Entrevista com Marcos Kyoto sobre transporte na cidade de São Paulo
Diante do caos vivido nos congestionamentos de São Paulo, o Plataforma entrevistou o arquiteto, mestrando em transporte público pela Faculdade de Arquitetura da USP e consultor da TC Urbes na área de transportes de alta capacidade, Marcos Kyoto, para compartilhar ideias sobre a emergente necessidade da construção de transporte de alta capacidade na cidade. Confira os principais trechos da entrevista.
O planejamento de transporte deveria ser feito como algo parecido com uma teia de aranha…
O ideal é ter uma rede, sem ter um eixo. Aí sim você está debatendo planejamento. Quando você estica uma linha, não! E você precisa fazer com critério e prioridade. Deveria haver uma continuidade de projetos, independente de mandatos. Mas os próprios Alckmin e Serra não dão continuidade às políticas e projetos entre eles! Ao final da gestão de Alckmin, serão 20 anos no poder, mas sem continuidade. Aconteceram mudanças atrás de mudanças.
Então o planejamento ainda está engatinhando?
É! Aqui nós temos a linha Azul e a Vermelha. As duas se cruzam no meio. Tínhamos uma diretriz muito clara. O resto das coisas deveria girar em torno disso. Mas isso nunca aconteceu! Por exemplo, a Linha Amarela está prevista desde 1968, quando fundaram o Metrô, e com a chegada dela é possível fazer a diferença com as integrações em República e na Luz, por exemplo. Vai aliviar a Sé! Isso é uma diretriz de rede. Fazer a Linha Lilás não é, porque ela é um rabicho que não liga em nada. Isso é falta de prioridade, de planejamento. Ela está prevista há muito tempo, mas começaram pela outra ponta, o que não é muito inteligente. Inauguraram em 2001, e até agora, 10 anos depois, não conseguiram nem fazer a licitação! Isso é não saber planejar!
Com toda esta falta de planejamento, não é pior privatizar a Linha 4 – Amarela?

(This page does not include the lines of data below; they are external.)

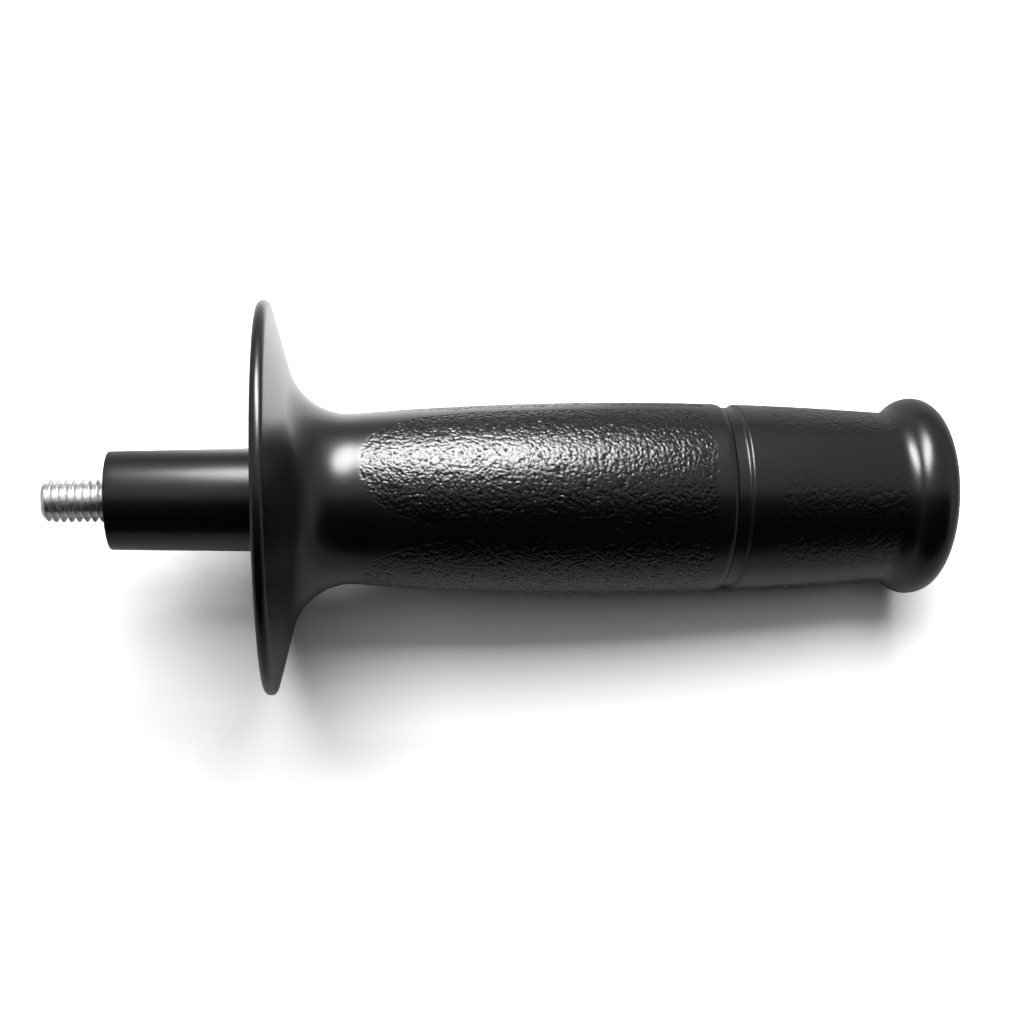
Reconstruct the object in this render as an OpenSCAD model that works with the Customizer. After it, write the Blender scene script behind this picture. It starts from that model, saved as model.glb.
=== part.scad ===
// Side handle for a hand-held angle grinder.
// The axis of the handle lies along X. The threaded stud points to -X, the
// bulb end to +X, and the origin is the centre of the neck's front shoulder,
// the flat face that seats on the machine. All sizes are in millimetres.

/* [Stud bolt] */
// crest diameter of the exposed 5/16 in thread
thread_d = 7.85; // [5.85:0.05:9.85]
// length that stands out of the neck's shoulder
stud_out = 12; // [8:0.1:25]
// chamfer at the stud's tip
tip_chamfer = 1; // [0.4:0.1:1.6]
// diameter of the plain shank inside the handle, the thread's pitch diameter
shank_d = 7.02; // [5:0.02:7.5]
// length under the bolt's head, tip to seat
bolt_length = 50.8; // [40:0.1:70]
// width of the hexagonal head across its flats
head_af = 12.7; // [11:0.1:17]
// height of the hexagonal head
head_h = 5.3; // [3.5:0.1:7]

/* [Neck] */
// diameter at the front shoulder
neck_front_d = 18.3; // [15:0.1:22]
// diameter where the neck passes the guard's front plane
neck_rear_d = 19.4; // [16:0.1:24]
// rounding of the shoulder's edge
shoulder_round = 0.3; // [0.1:0.1:1]

/* [Guard] */
// distance from the shoulder to the guard's front plane
guard_front = 28; // [20:0.5:36]
// outer diameter of the guard
guard_d = 73.6; // [60:0.1:90]
// thickness of the rounded rim
rim_w = 2.4; // [1.6:0.1:4]
// thickness of the guard's wall
guard_wall = 2.4; // [1.6:0.1:3.6]
// radius of the sweep from the guard's back face into the waist
sweep_r = 11.2; // [8:0.1:14]
// distance from the guard's front plane back to the centre of that sweep
sweep_back = 16.3; // [14:0.1:22]
// depth of the dish from the guard's front plane to its floor
dish_depth = 8.3; // [5:0.1:11]
// radius at the bottom of the dish beside the neck
dish_fillet = 1.5; // [0.5:0.1:3]
// number of ribs in the dish
ribs = 8; // [4:1:12]
// thickness of one rib
rib_t = 2; // [1.2:0.1:3.5]
// how far the ribs stay behind the guard's front plane
rib_setback = 1; // [0:0.1:4]

/* [Grip] */
// largest diameter of the grip
crown_d = 36.5; // [32:0.1:44]
// distance from the shoulder to the largest diameter
crown_s = 96; // [80:0.5:108]
// radius of the long arc in front of the largest diameter
belly_r = 600; // [400:10:1200]
// distance from the shoulder to the joint between grip and cap
joint_s = 115.1; // [110:0.1:125]
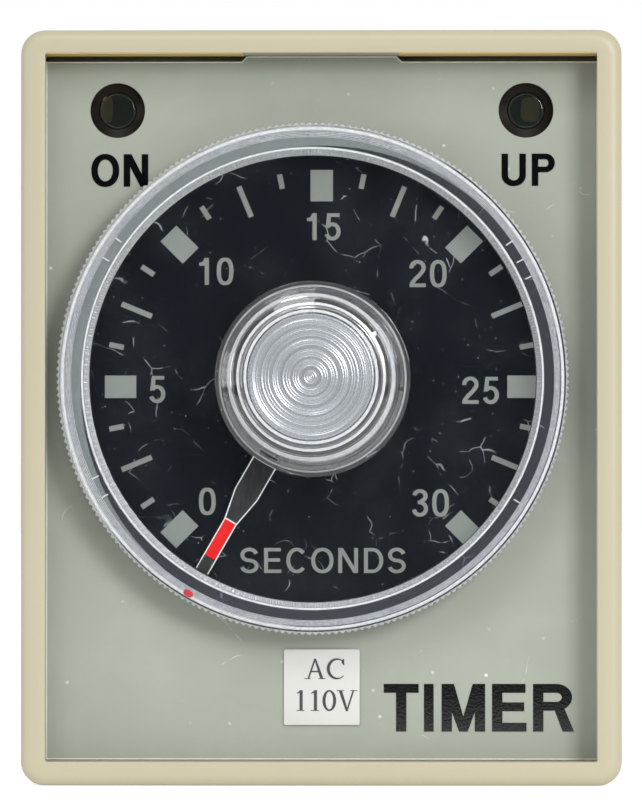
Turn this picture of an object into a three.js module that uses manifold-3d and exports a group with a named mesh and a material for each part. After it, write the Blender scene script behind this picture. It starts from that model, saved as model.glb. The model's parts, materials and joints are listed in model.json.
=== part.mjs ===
// Plug-in analogue timer relay: an ivory case with a recessed front plate and dial, a clear
// turning knob on a potentiometer, two lamps, a sandwich of circuit boards with a relay, and
// an octal base whose eight pins go in a relay socket.
//
// Millimetres, +Z up. The front faces -Y. The finished group has its origin at the middle of
// the underside of the object's box. Inside the groups below, y is the depth behind the front
// edge of the case, and x and z are measured from the middle of the front.

import * as THREE from 'three';
import { mergeVertices } from 'three/addons/utils/BufferGeometryUtils.js';
import Module from 'manifold-3d';

const wasm = await Module();
wasm.setup();

// Overall sizes.
const FACE_WIDTH = 40;
const FACE_HEIGHT = 50.3;
const KNOB_PROUD = 6;
const BODY_DEPTH = 58;
const SPIGOT_LENGTH = 14;

// Case and front.
const FRAME_DEPTH = 4.5;
const FRAME_RADIUS = 1.6;
const FRAME_EDGE = 0.7;
const BODY_STEP = 0.7;
const WALL = 1.5;
const CASE_BACK = 52.6;
const OPENING = { width: 36.7, height: 47, z: -0.05 };
const PLATE = { width: 36.5, height: 46.5, z: -0.25, front: 3.5, back: 5 };
const TAB = { width: 10, height: 0.42 };
const LABEL_FRONT = 3.25;
const LABEL_BACK = 3.45;
const LAMP = { x: 13.67, z: 19.94, hole: 1.84 };
const STICKER = { size: 5.08, z: -18.66, front: 3.08, back: 3.2 };
const CLIP_GROOVE = { depth: 0.8, length: 12, front: 9, back: 11.5 };

// Knob and potentiometer, on one axis a little left of and above the middle.
const KNOB_AXIS = { x: -0.57, z: 1.93 };
const KNOB_RADIUS = 17.1;
const SHAFT_RADIUS = 3;
const BUSHING_RADIUS = 3.5;
const POINTER_STOP = THREE.MathUtils.degToRad(-150);
const RUNNING_GAP = 0.12;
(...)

Eu sou contra! Deveria ser tudo estatal! O Metrô sempre construiu metrô. Não vejo problema em continuar fazendo.
Qual é a principal matriz para o transporte de São Paulo?
Tem que ter inclusive bicicleta. Agora, para o tamanho do problema de SP, deve ser de alta capacidade! Enquanto não fizer isso, não tem alternativa. Tem que ter metrô e trem. Fazendo a conta por cima, a cada 1 milhão de habitantes, SP deveria ter pelo menos 10 quilômetros de metrô. Na região metropolitana, temos 20 milhões de habitantes, então deveria ter no mínimo 200 quilômetros de metrô. Mas com a estação Butantã, passou de 70 quilômetros. Precisamos ter 3 vezes o que a gente tem hoje.
Quantos quilômetros deveríamos construir por ano?
Para 200 quilômetros em 20 anos, seriam 10 quilômetros por ano. Tem que ser pelo menos 5 vezes mais rápido do que está sendo feito hoje. E a questão não é nem se a gente consegue. A gente tem que fazer! Não é impossível! Se formos ver o ritmo de construção na China… lá eles constroem 30 quilômetros ao ano! E em outros lugares já fizeram isso. Em Paris, 80 quilômetros de metrô foram construídos em 10 anos. Eles planejaram 6 linhas e 15 anos depois eles tinhas essas 6 linhas! A gente planejou 3 e não fizemos as 3.
Como você avalia o projeto de transporte de São Paulo?
Se formos analisar, desde a década de 90 havia um plano para o transporte, o PITU (Plano Integrado de Transportes Urbanos). Mas faziam e guardavam! O pontapé inicial foi com o PITU de 1996, tem o PITU 2020, que foi um plano gigantesco, de 1998, ou seja, antes deste debate todo de transportes, mas foi feito e foi engavetado! Em 1998, com horizonte de 2020! Um plano para 20 anos, o que aceitável para planejamento. Tem que haver um horizonte de 10 ou 20 anos, e não de 4 anos! Aí em 2005 lançaram o 2025, que se sobrepõe ao anterior! Então você praticamente jogou um plano fora e refaz ele! Dizem que não, que foi uma atualização, um processo contínuo, mas se você for olhar mudou tudo!
Mas desde antes disso, em 1940, quando São Paulo passou de 1 milhão de habitantes, nunca houve planejamento. O que predomina é a especulação imobiliária, os loteamentos individualizados.